§ **WHAT THE EXERCISE ASKS**: Copy the data below exactly.
--- PROVIDED DATA ---
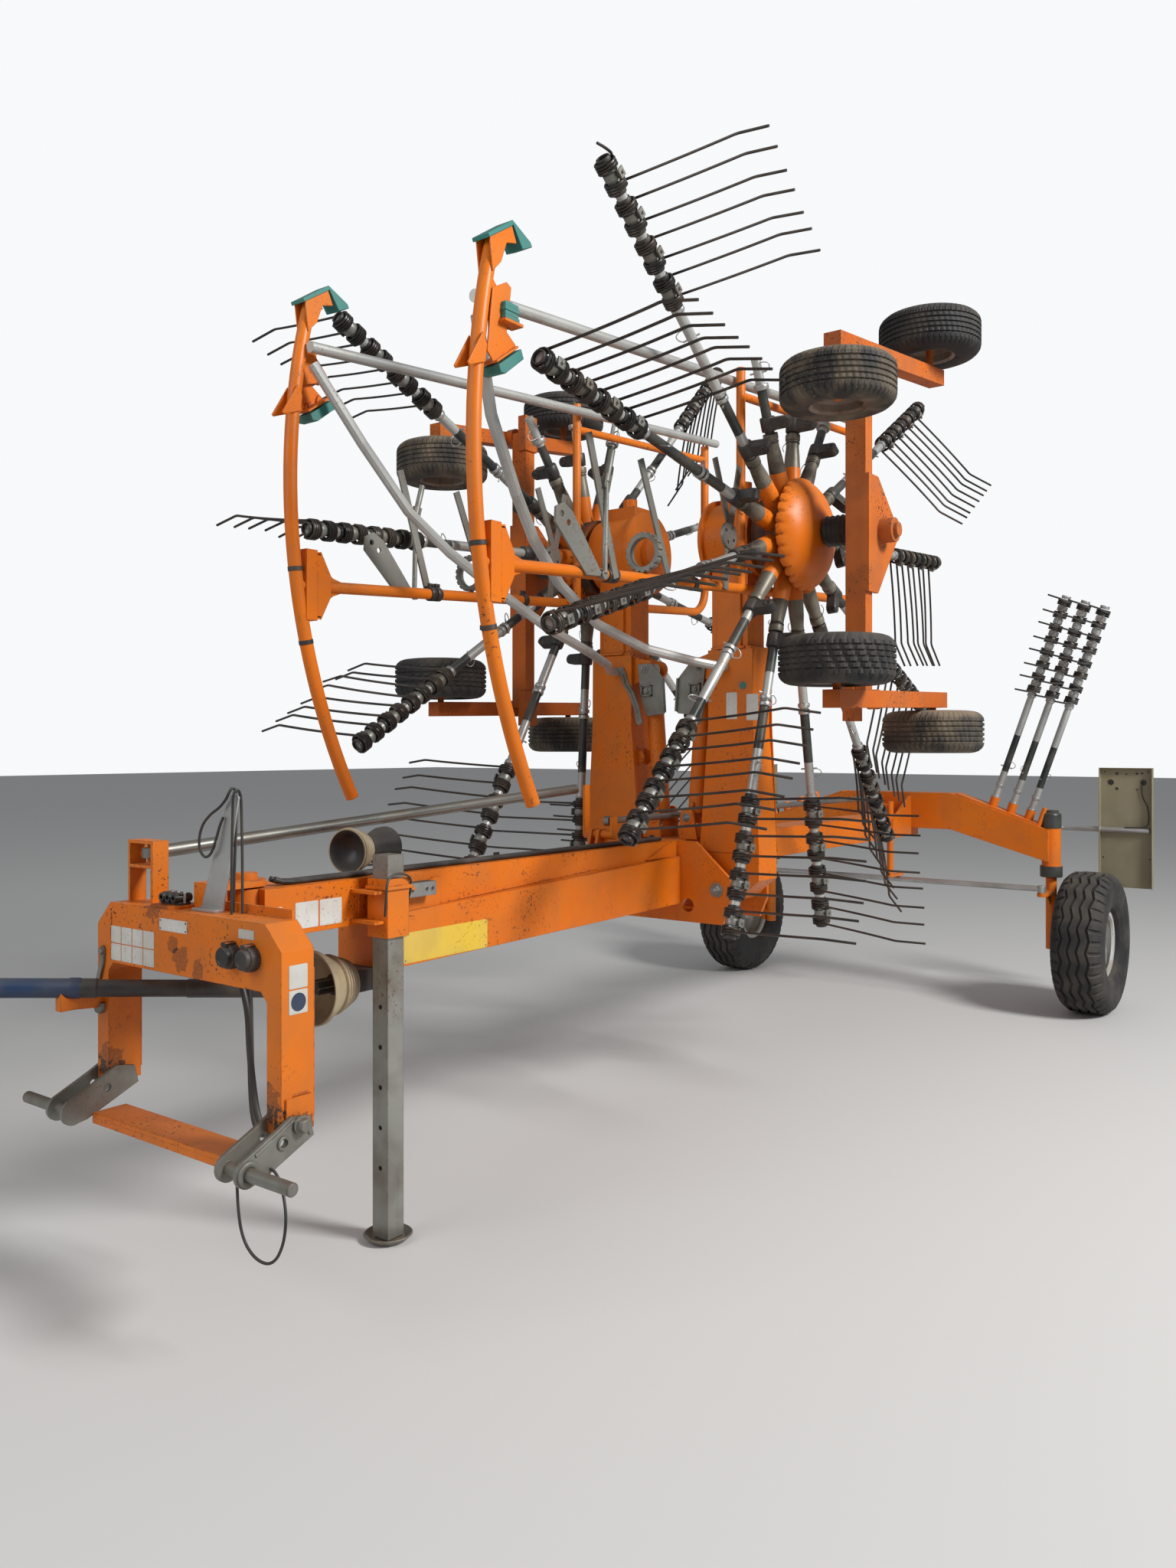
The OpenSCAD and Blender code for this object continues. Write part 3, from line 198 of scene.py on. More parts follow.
def scrapedMask(tree, vector, spots):
    # ragged patches round the given places: x, y, z from the rear axle, and a radius
    _, ragged = noiseMask(tree, vector, 55.0, 0.0, 1.0, 12.0)
    total = None
    for x, y, z, radius in spots:
        away = tree.nodes.new("ShaderNodeVectorMath")
        away.operation = "DISTANCE"
        away.inputs[1].default_value = at(x, y, z)
        tree.links.new(vector, away.inputs[0])
        near = addNode(tree, "ShaderNodeMapRange", {"From Min": radius, "From Max": 0.0}, Value=away.outputs["Value"])
        both = plusNode(tree, ragged, near.outputs["Result"])
        spot = addNode(tree, "ShaderNodeMapRange", {"From Min": 0.99, "From Max": 1.03}, Value=both)
        total = spot.outputs["Result"] if total is None else plusNode(tree, total, spot.outputs["Result"])
    # flecks of paint left inside the patches
    _, left = noiseMask(tree, vector, 190.0, 0.36, 0.44, 5.0)
    return timesNode(tree, total, left)


scrapedColour = (0.055, 0.03, 0.02)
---
§ **OUTPUT BELOW**:
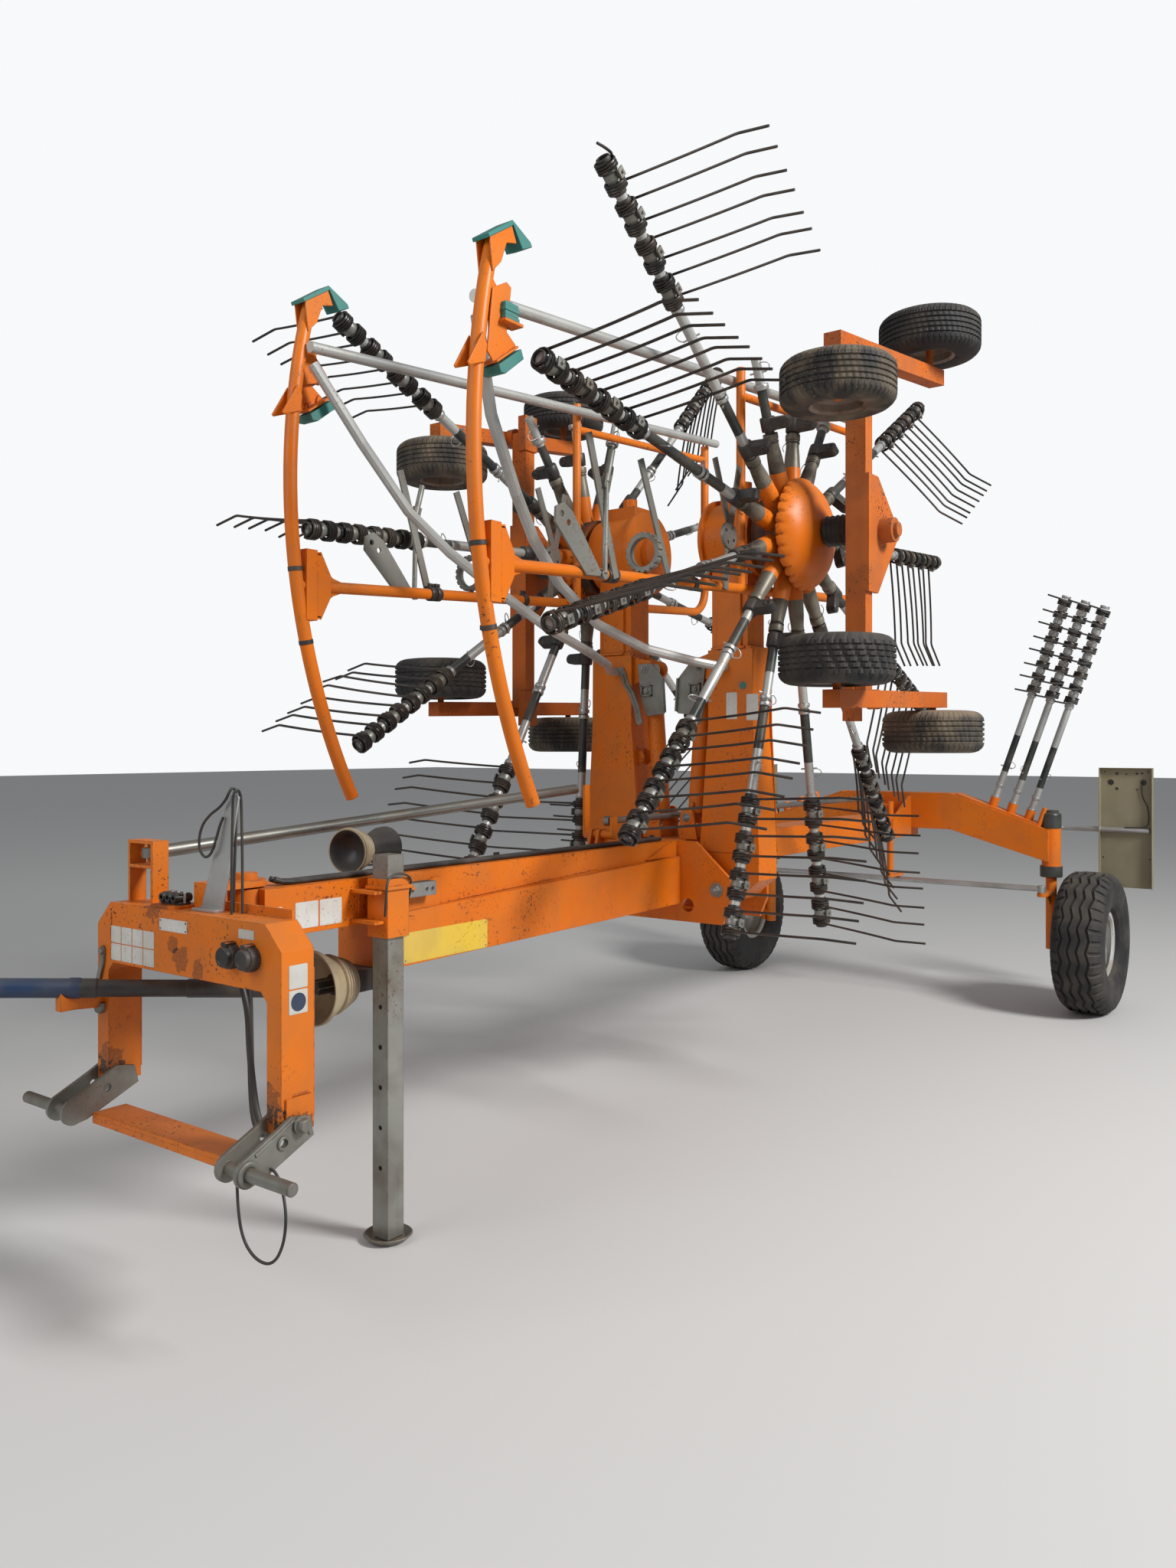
The OpenSCAD and Blender code for this object continues. Write part 3, from line 198 of scene.py on. More parts follow.
def scrapedMask(tree, vector, spots):
    # ragged patches round the given places: x, y, z from the rear axle, and a radius
    _, ragged = noiseMask(tree, vector, 55.0, 0.0, 1.0, 12.0)
    total = None
    for x, y, z, radius in spots:
        away = tree.nodes.new("ShaderNodeVectorMath")
        away.operation = "DISTANCE"
        away.inputs[1].default_value = at(x, y, z)
        tree.links.new(vector, away.inputs[0])
        near = addNode(tree, "ShaderNodeMapRange", {"From Min": radius, "From Max": 0.0}, Value=away.outputs["Value"])
        both = plusNode(tree, ragged, near.outputs["Result"])
        spot = addNode(tree, "ShaderNodeMapRange", {"From Min": 0.99, "From Max": 1.03}, Value=both)
        total = spot.outputs["Result"] if total is None else plusNode(tree, total, spot.outputs["Result"])
    # flecks of paint left inside the patches
    _, left = noiseMask(tree, vector, 190.0, 0.36, 0.44, 5.0)
    return timesNode(tree, total, left)


scrapedColour = (0.055, 0.03, 0.02)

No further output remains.